Tweedy has to challenge his own prejudices, recognizing the dangers in drawing assumptions from the physical attributes and dress of some of his patients. He is able to build relationships with White patients who are racist and those who initially distrusted him. He learns that personal relationships can transcend general stereotypes. While many of his patients have multiple jobs, they have no medical insurance. This challenges Tweedy’s notion that most people without healthcare are unemployed..

“Injustice in health is the most shocking and the most inhumane.”

Martin Luther King, 1966, as quoted in Black Man in a White Coat by Damon Tweedy

As a Black Man

As a Black man, Tweedy met both Black and White people who didn’t trust his knowledge and skills as a doctor. At other times, he met Black people who saw his skin color as a positive. As a patient with a White doctor who didn’t know him, he saw how brusquely the doctor treated him. This all changed when Tweedy revealed his medical training. Then, the doctor paid much more attention to him and his injury, looking him in the eye for the first time.

Tweedy suffered from high cholesterol and hypertension himself. He reflects on how his diet contributed to these struggles. More broadly, he suggests that the unhealthy diet of African Americans is a major contributor to their poor health. Combined with the lack of medical insurance and reduced access to medical care, the acceptance of larger bodies, and inferior care even when they have access, the increased incidents of medical crisis is no surprise to Tweedy..

Whether as a doctor or as a patient, interacting across racial lines is rife with opportunities for misengagement, illustrating the segregation that persists in medicine. Tweedy shows that connecting on a human to human level or a doctor to doctor level can remove some of the challenges. He acknowledges that some of the issues are systemic – race, class, socioeconomic factors playing big roles in access to medical care. Once there is access, the next challenge becomes institutional and personal racism and prejudice. He recognizes that the solution is multi-pronged.

Black Man in a White Coat

This book is not a deep dive into the issues affecting American society regarding medical care. Rather, it’s one doctor’s experience as a Black man from university to medical residency and practicing as a psychiatrist. In the course of the memoir, we learn that Dr. Tweedy is married and has at least one child. His wife is also a doctor. He speaks briefly of his family, of learning the colloquial language of medicine from them, but there are few other details of his life.

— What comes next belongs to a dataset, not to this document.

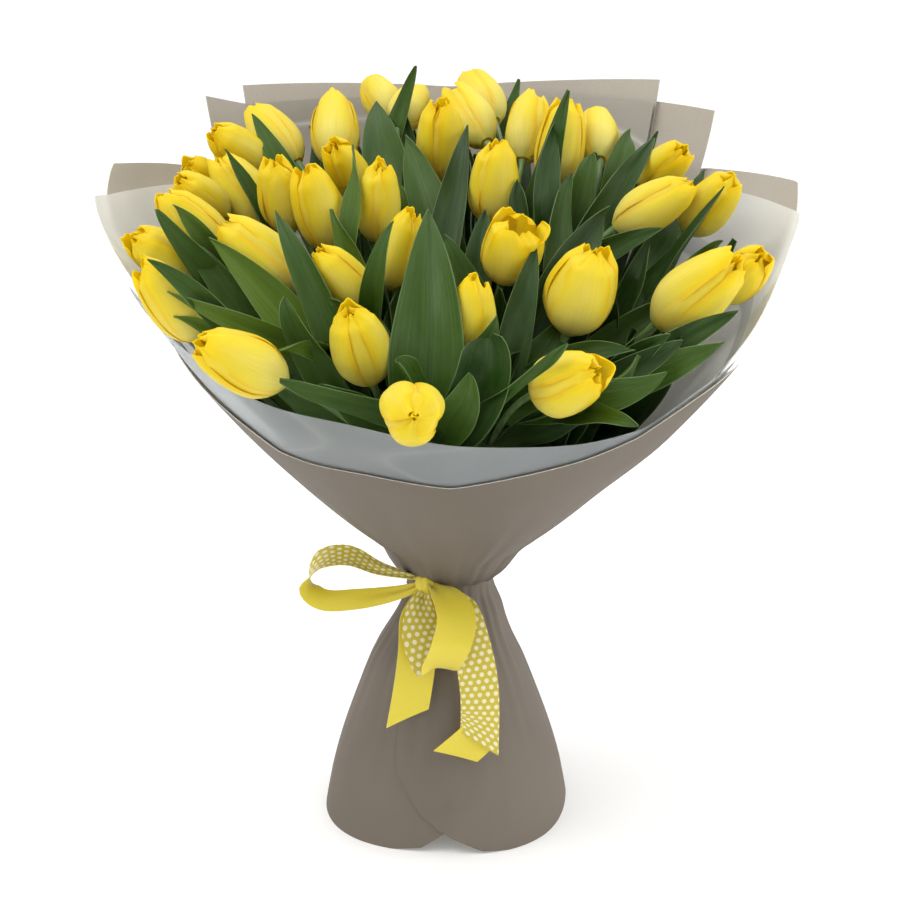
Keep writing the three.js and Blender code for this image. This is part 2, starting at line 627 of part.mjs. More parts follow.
/** Gives a leaf's curve and facing for a nudge. */
function leafPose(leaf, nudge, stems) {
  let tip;
  let root;
  let face;
  if (leaf.tip) {
    tip = onDome(leaf.tip, leaf.rise).addScaledVector(VIEW_AHEAD, nudge.shift);
    root = onDome(leaf.root, -10).addScaledVector(VIEW_AHEAD, nudge.shift);
    face = VIEW_AHEAD.clone().negate().lerp(tip.clone().setZ(0).normalize(), 0.25);
  } else {
    const bearing = MathUtils.degToRad(leaf.bearing);
    const outward = new Vector3(Math.sin(bearing), -Math.cos(bearing), 0);
    tip = outward.clone().multiplyScalar(leaf.reach - nudge.shift).setZ(leaf.height);
    root = outward.clone().multiplyScalar(leaf.reach * 0.72 - nudge.shift).setZ(leaf.height - 90);
    face = outward.clone().negate().setZ(0.5).normalize();
  }
  const run = tip.clone().sub(root);
  const below = root.clone().addScaledVector(run.clone().normalize(), -34).add(new Vector3(0, 0, -26));
  const seat = leafSeat(stems, below);
  const bow = face.clone().multiplyScalar(leaf.bow ?? 0);
  tip.x += nudge.sway;
  root.x += nudge.sway * 0.5;
  const curve = new CubicBezierCurve3(
    seat.point, seat.point.clone().lerp(root, 0.55).add(new Vector3(0, 0, 6)),
    root.clone().lerp(tip, 0.42).add(bow), tip);
  face.applyAxisAngle(run.normalize(), MathUtils.degToRad((leaf.roll ?? 0) + nudge.roll));
  return { curve, face, seat };
}

/** Places every leaf on a stem, moved as little as it takes to clear what is in its way. */
function placeLeaves(blooms, stems, walls) {
  const leaves = [];
  const nudges = leafNudges();
  const solidBlooms = blooms.map((bloom) => bloom.solid);
  [...LEAVES, ...BACK_LEAVES].forEach((leaf, index) => {
    const wave = LEAF_WAVE * Math.cos(index * GOLDEN_TURN);
    for (const mayTouchItsGroup of [false, true]) {
      for (const nudge of nudges) {
        const { curve, face, seat } = leafPose(leaf, nudge, stems);
        const group = stems[seat.k].group;
        const isObstacle = (other) => other.group !== group || !mayTouchItsGroup;
        const obstacles = [
          ...stems.filter((stem, k) => k !== seat.k && isObstacle(stem)).map((stem) => stem.solid),
          ...leaves.filter((other) => other.stem !== seat.k && isObstacle(other)).map((other) => other.solid),
          ...solidBlooms, ...walls,
        ];
        const solid = leafSolid(curve, leaf.width * nudge.share, face, wave);
        if (isClear(solid, obstacles)) {
          leaves.push({ solid, group, index, nudge, stem: seat.k });
          stems[seat.k].leafCount += 1;
          return;
        }
      }
    }
  });
  return leaves;
}

/** How far the hem flares beyond a round one: most at its four corners. */
function hemFlare(bearing, height) {
  const share = FLARE_AT_CORNERS * Math.sin(2 * bearing) ** 2 + FLARE_AT_SIDES * Math.sin(bearing) ** 2;
  return HEM_FLARE * share * (1 - MathUtils.smoothstep(height, 0, HEM_FLARE_TOP));
}

/** How far a side of the wrap is drawn in: both sides above the waist, and the right one over the hem. */
function drawnIn(bearing, height) {
  return DRAWN_IN.reduce((sum, { side, depth, from, full, until, end }) => {
    const share = MathUtils.smoothstep(height, from, full) * (1 - MathUtils.smoothstep(height, until, end));
    return sum + depth * share * Math.max(0, side * Math.sin(bearing));
  }, 0);
}

/** Gives the corner of the wrap's net at a column and a row, moved out from the innermost layer. */
function wallCorner(bearing, row, layer, face) {
  const [height, radius] = WALL[row];
  const [low, high] = [WALL[Math.max(0, row - 1)], WALL[Math.min(WALL.length - 1, row + 1)]];
  const rise = high[0] - low[0];
  const run = high[1] - low[1];
  const slope = Math.hypot(rise, run);
  const splay = MathUtils.smoothstep(height, 200, 420);
  const waves = Math.sin(7 * bearing + 0.6) * 0.6 + Math.sin(11 * bearing + 2) * 0.4;
  const skirt = MathUtils.smoothstep(140 - height, 0, 140) * Math.sin(4 * bearing + 1.1) * SKIRT_WAVE;
  const pitch = SHEET_PITCH + splay * (SHEET_SPLAY - SHEET_PITCH);
  const out = layer * pitch + face * SHEET_THICKNESS / 2 + splay * SHEET_WAVE * waves + skirt;
  const reach = radius + (out * rise) / slope + hemFlare(bearing, height) - drawnIn(bearing, height);
  const z = Math.max(0, height - (out * run) / slope * (height > 20 ? 1 : 0));
  return new Vector3(reach * Math.sin(bearing), -reach * Math.cos(bearing), z);
}

/** Cuts a polygon of [bearing, height] points by a slanted line, keeping what lies under or over it. */
function clip(polygon, from, to, keepUnder) {
  const excess = (point) => {
    const limit = MathUtils.mapLinear(point[0], from[0], to[0], from[1], to[1]);
    return keepUnder ? point[1] - limit : limit - point[1];
  };
  const kept = [];
  polygon.forEach((point, k) => {
    const next = polygon[(k + 1) % polygon.length];
    const [a, b] = [excess(point), excess(next)];
    if (a <= 1e-9) kept.push(point);
    if ((a < -1e-9 && b > 1e-9) || (a > 1e-9 && b < -1e-9)) {
      const share = a / (a - b);
      kept.push([MathUtils.lerp(point[0], next[0], share), MathUtils.lerp(point[1], next[1], share)]);
    }
  });
  return kept;
}

/** Builds one sheet of the wrap from the cells of the shared net that lie inside its outline. */
function sheetGeometry(sheet) {
  const first = sheet.top[0][0];
  const last = sheet.top[sheet.top.length - 1][0];
  const columns = [-360, 0, 360].flatMap((turn) => BEARINGS.map((bearing) => bearing + turn))
    .filter((bearing) => bearing > first + 1 && bearing < last - 1);
  const bearings = [first, ...columns, last];
  const points = [];
  const faces = [];
  const edges = new Map();
  const place = (point, cell, face) => {
    const [left, right, row] = cell;
    const a = (point[0] - left) / (right - left);
    const b = (point[1] - WALL[row][0]) / (WALL[row + 1][0] - WALL[row][0]);
    const corner = (bearing, level) => wallCorner(MathUtils.degToRad(bearing), level, sheet.layer, face);
    const lower = corner(left, row).lerp(corner(right, row), a);
    const upper = corner(left, row + 1).lerp(corner(right, row + 1), a);
    return lower.lerp(upper, b);
  };
  const key = (point) => `${point[0].toFixed(4)},${point[1].toFixed(4)}`;
  for (let c = 0; c < bearings.length - 1; c += 1) {
    const [left, right] = [bearings[c], bearings[c + 1]];
    for (let row = 0; row < WALL.length - 1; row += 1) {
      const cell = [left, right, row];
      const [low, high] = [WALL[row][0], WALL[row + 1][0]];
      let polygon = [[left, low], [right, low], [right, high], [left, high]];
      polygon = clip(polygon, [left, along(sheet.top, left)], [right, along(sheet.top, right)], true);
      polygon = clip(polygon, [left, along(sheet.bottom, left)], [right, along(sheet.bottom, right)], false);
      if (polygon.length < 3) continue;
      const outer = polygon.map((point) => points.push(place(point, cell, 1)) - 1);
      const inner = polygon.map((point) => points.push(place(point, cell, -1)) - 1);
      for (let k = 1; k < polygon.length - 1; k += 1) {
        faces.push([outer[0], outer[k], outer[k + 1]], [inner[0], inner[k + 1], inner[k]]);
      }
      polygon.forEach((point, k) => {
        const next = (k + 1) % polygon.length;
        const [here, there] = [key(point), key(polygon[next])];
        if (edges.has(`${there}|${here}`)) edges.delete(`${there}|${here}`);
        else edges.set(`${here}|${there}`, [outer[k], outer[next], inner[next], inner[k]]);
      });
    }
  }
  for (const [a, b, c, d] of edges.values()) faces.push([a, d, c], [a, c, b]);
  return geometryFrom(points, faces);
}

/** Winds the string round the stems at the tie. */
function stringGeometry() {
  const inner = STEM_PITCH * 3 + STEM_RADIUS + 3 * GAP;
  const profile = [
    [inner, -1.2], [inner + 0.8, -1.2], [inner + 0.8, 1.2], [inner, 1.2], [inner, -1.2],
  ].map(([x, y]) => new THREE.Vector2(x, y));
  const ring = new THREE.LatheGeometry(profile, 12);
  ring.rotateX(Math.PI / 2);
  ring.translate(0, 0, TIE_HEIGHT);
  ring.deleteAttribute("normal");
  ring.deleteAttribute("uv");
  return mergeVertices(ring, 1e-4);
}

/** Lays a strip of ribbon along a run, gathered where it comes out of the knot. */
function ribbonRun(run) {
  const curve = new THREE.CatmullRomCurve3(run.points.map((point) => new Vector3(...point)));
  const steps = Math.round(run.points.length * 1.6);
  const isTail = run.kind === "tail";
  const points = [];
  const faces = [];
  for (let k = 0; k <= steps; k += 1) {
    const share = k / steps;
    const middle = curve.getPoint(share);
    const tangent = curve.getTangent(share);
    const across = new Vector3(...run.across);
    across.addScaledVector(tangent, -across.dot(tangent)).normalize();
    const normal = tangent.clone().cross(across);
    const fromKnot = isTail ? share : Math.min(share, 1 - share);
    const gathered = Math.max(0.3, MathUtils.smoothstep(fromKnot, -0.15, 0.3));
    const half = (RIBBON_WIDTH / 2) * run.share * gathered;
    const slant = isTail && k === steps ? RIBBON_WIDTH * 0.7 : 0;
    for (const [side, face] of [[-1, -1], [1, -1], [1, 1], [-1, 1]]) {
      points.push(middle.clone().addScaledVector(across, side * half)
        .addScaledVector(tangent, (-slant * (side + 1)) / 2)
        .addScaledVector(normal, (face * RIBBON_THICKNESS) / 2));
    }
  }
  for (let k = 0; k < steps; k += 1) {
    for (let corner = 0; corner < 4; corner += 1) {
      const a = k * 4 + corner;
      const b = k * 4 + (corner + 1) % 4;
      faces.push([a, b, b + 4], [a, b + 4, a + 4]);
    }
  }
  const end = steps * 4;
  faces.push([0, 2, 1], [0, 3, 2], [end, end + 1, end + 2], [end, end + 2, end + 3]);
  return solidFrom(geometryFrom(points, faces));
}

/** Ties the ribbon: a bunched ring round the waist, the knot, two loops and two tails in one body. */
function ribbonSolid() {
  const inner = WAIST_RADIUS + 5 * SHEET_PITCH + SHEET_THICKNESS / 2 + 2 * GAP;
  const profile = [
    [inner, -2.6], [inner + 1.7, -2], [inner + 1.3, 0], [inner + 1.8, 1.8], [inner, 2.6], [inner, -2.6],
  ].map(([x, y]) => new THREE.Vector2(x, y));
  const ring = new THREE.LatheGeometry(profile, 18);
  ring.rotateX(Math.PI / 2);
  ring.translate(0, 0, TIE_HEIGHT + 3.5);
  const knot = new THREE.IcosahedronGeometry(1, 1);
  knot.scale(...KNOT.size);
  knot.translate(...KNOT.at);
  const pieces = [ring, knot].map((piece) => {
    piece.deleteAttribute("normal");
    piece.deleteAttribute("uv");
    return solidFrom(mergeVertices(piece, 1e-4));
  });
  return fuse([...pieces, ...RIBBON_RUNS.map(ribbonRun)]);
}

/** Adds a named sub-part to the bunch. */
function addPart(group, name, geometry, colour, roughness) {
  const material = new THREE.MeshStandardMaterial({ color: colour, roughness, metalness: 0 });
  const mesh = new THREE.Mesh(geometry, material);
  mesh.name = name;
  group.add(mesh);
}

const bunch = new THREE.Group();
const sheets = SHEETS.map((sheet) => ({ ...sheet, geometry: sheetGeometry(sheet) }));
const walls = sheets.map((sheet) => solidFrom(sheet.geometry));
const blooms = placeBlooms(walls);
const seats = assignSeats(blooms);
const stems = placeStems(blooms, seats, walls);
const leaves = placeLeaves(blooms, stems, walls);

blooms.forEach((bloom) => {
  addPart(bunch, `bloom_${String(bloom.index + 1).padStart(2, "0")}`, bloom.geometry, COLOURS.petal, 0.45);
});
for (let group = 0; group <= 6; group += 1) {
  const pieces = [
    ...stems.filter((stem) => stem.group === group).map((stem) => stem.solid),
    ...leaves.filter((leaf) => leaf.group === group).map((leaf) => leaf.solid),
    ...pressedSides(seats, group),
  ];
  addPart(bunch, `leafy_stems_${group + 1}`, geometryOf(fuse(pieces)), COLOURS.green, 0.5);
}
sheets.forEach((sheet) => addPart(bunch, sheet.name, sheet.geometry, COLOURS[sheet.kind], 0.7));
addPart(bunch, "string", stringGeometry(), COLOURS.string, 0.9);
addPart(bunch, "ribbon", geometryOf(ribbonSolid()), COLOURS.ribbon, 0.4);

export default bunch;
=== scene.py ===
from math import cos, pi, radians, sin, sqrt

import bpy
import numpy as np
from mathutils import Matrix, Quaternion, Vector, geometry, kdtree


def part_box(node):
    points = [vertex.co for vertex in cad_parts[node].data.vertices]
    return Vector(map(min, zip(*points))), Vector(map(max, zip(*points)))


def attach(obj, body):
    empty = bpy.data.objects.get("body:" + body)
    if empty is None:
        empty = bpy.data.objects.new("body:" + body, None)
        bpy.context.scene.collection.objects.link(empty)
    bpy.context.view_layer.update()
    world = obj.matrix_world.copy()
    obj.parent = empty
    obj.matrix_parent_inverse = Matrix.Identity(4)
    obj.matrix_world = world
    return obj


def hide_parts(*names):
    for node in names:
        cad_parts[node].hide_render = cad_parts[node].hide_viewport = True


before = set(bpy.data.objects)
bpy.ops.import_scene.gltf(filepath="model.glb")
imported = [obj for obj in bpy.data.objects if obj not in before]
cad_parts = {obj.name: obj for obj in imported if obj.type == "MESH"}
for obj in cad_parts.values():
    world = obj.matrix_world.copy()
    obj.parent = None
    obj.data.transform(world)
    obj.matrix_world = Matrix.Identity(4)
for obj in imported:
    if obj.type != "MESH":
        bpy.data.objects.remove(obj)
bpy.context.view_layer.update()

# Tulip blooms: closed cups of six fleshy yellow petals, three broad outer ones whose edges lie over three
# inner ones. A bloom grew in one piece on the end of its stem, and stands where its solid stands.
PETAL_THICKNESS = 0.0007
PETAL_STEP = 0.0008
PETAL_ROWS, PETAL_COLUMNS = 24, 17
GIRTH = 0.98
BLOOM_OUTLINE = [[0, 0.3], [0.06, 0.54], [0.14, 0.76], [0.3, 0.97], [0.42, 1], [0.6, 0.94], [0.78, 0.8],
                 [0.9, 0.69], [0.96, 0.6], [1, 0.52]]
PETAL_OUTLINE = [[0, 0.3], [0.1, 0.6], [0.25, 0.86], [0.42, 0.93], [0.6, 0.85], [0.76, 0.72], [0.87, 0.6],
                 [0.95, 0.53], [1, 0.4]]
# What a few blooms, by number, have of their own: how far one is open or shut at its tip, how full its lobes
# are, and how far it is turned
OPENED = {29: 0.6}
CLOSED = {37: 0.8, 29: -0.1}
LOBE = {37: 0.16, 36: 0.13, 27: 0.13}
TURNED = {34: radians(-24), 36: radians(32)}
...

As the book ends, Tweedy has been a doctor for over seventeen years. It is 2013 and he recently attended a reunion for the medical school’s alumni. It was also a chance to honor the first Black doctor from Duke, who graduated in 1967, was honored there. Tweedy reflects on the contribution of this doctor, Merriweather, and how he paved the way for future Black doctors at Duke, including Tweedy.

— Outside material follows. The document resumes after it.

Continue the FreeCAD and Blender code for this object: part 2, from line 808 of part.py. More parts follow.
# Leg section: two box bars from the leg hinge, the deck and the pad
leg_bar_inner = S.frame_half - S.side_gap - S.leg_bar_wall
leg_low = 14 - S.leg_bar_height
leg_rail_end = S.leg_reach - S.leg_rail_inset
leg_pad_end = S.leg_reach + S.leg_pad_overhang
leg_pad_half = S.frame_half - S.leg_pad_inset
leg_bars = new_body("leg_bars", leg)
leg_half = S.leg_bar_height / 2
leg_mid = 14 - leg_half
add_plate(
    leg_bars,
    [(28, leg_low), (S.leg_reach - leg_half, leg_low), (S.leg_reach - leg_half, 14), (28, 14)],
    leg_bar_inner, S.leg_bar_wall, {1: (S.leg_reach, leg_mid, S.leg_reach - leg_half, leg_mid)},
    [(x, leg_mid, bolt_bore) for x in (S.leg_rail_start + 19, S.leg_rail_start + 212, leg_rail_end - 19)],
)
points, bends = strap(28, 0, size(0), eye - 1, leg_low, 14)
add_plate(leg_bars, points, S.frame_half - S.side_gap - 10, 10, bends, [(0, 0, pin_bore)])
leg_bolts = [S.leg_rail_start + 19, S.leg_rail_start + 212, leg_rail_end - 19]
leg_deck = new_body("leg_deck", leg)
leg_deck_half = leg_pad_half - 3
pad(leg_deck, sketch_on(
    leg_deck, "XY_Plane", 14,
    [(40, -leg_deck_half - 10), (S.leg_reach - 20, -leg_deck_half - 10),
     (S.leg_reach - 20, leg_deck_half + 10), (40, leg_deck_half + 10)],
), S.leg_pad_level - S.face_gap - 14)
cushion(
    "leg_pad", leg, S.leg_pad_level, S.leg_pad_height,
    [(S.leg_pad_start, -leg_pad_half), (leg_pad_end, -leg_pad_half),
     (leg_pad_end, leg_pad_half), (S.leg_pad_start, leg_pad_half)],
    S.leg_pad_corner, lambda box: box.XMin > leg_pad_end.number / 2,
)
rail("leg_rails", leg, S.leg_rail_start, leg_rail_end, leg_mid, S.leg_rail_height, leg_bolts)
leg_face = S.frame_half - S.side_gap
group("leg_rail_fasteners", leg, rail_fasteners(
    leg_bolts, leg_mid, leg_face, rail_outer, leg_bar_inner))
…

As he visits the old clinics where he would sometimes work on weekends in disadvantaged neighborhoods, he realizes that there have been some improvements in medicine. The patients who attend this clinics receive more consistent care from the same doctor rather than having a different doctor serve the clinic each month. The facilities are also improved. The demographics, however, are the same, with most White medical staff and black patients.

Final Verdict on Black Man in a White Coat

I learned some specifics about the increased medical risks to African Americans. However, nothing else in this book was surprising to me. Tweedy speaks of being from the disadvantaged community whom he sometimes served. Yet, he recognizes his own prejudices about people from similar communities and his lack of understanding about their lives. He develops much of his understanding of people and the society he lives in through his experiences as a medical student and professional. In some ways, and at some points, he seems caught between the racial, social and cultural spaces in which he lives. He admits that he rarely took the opportunity when offered to directly work with and mentor upcoming Black doctors; he felt he was already doing enough for the communities he served.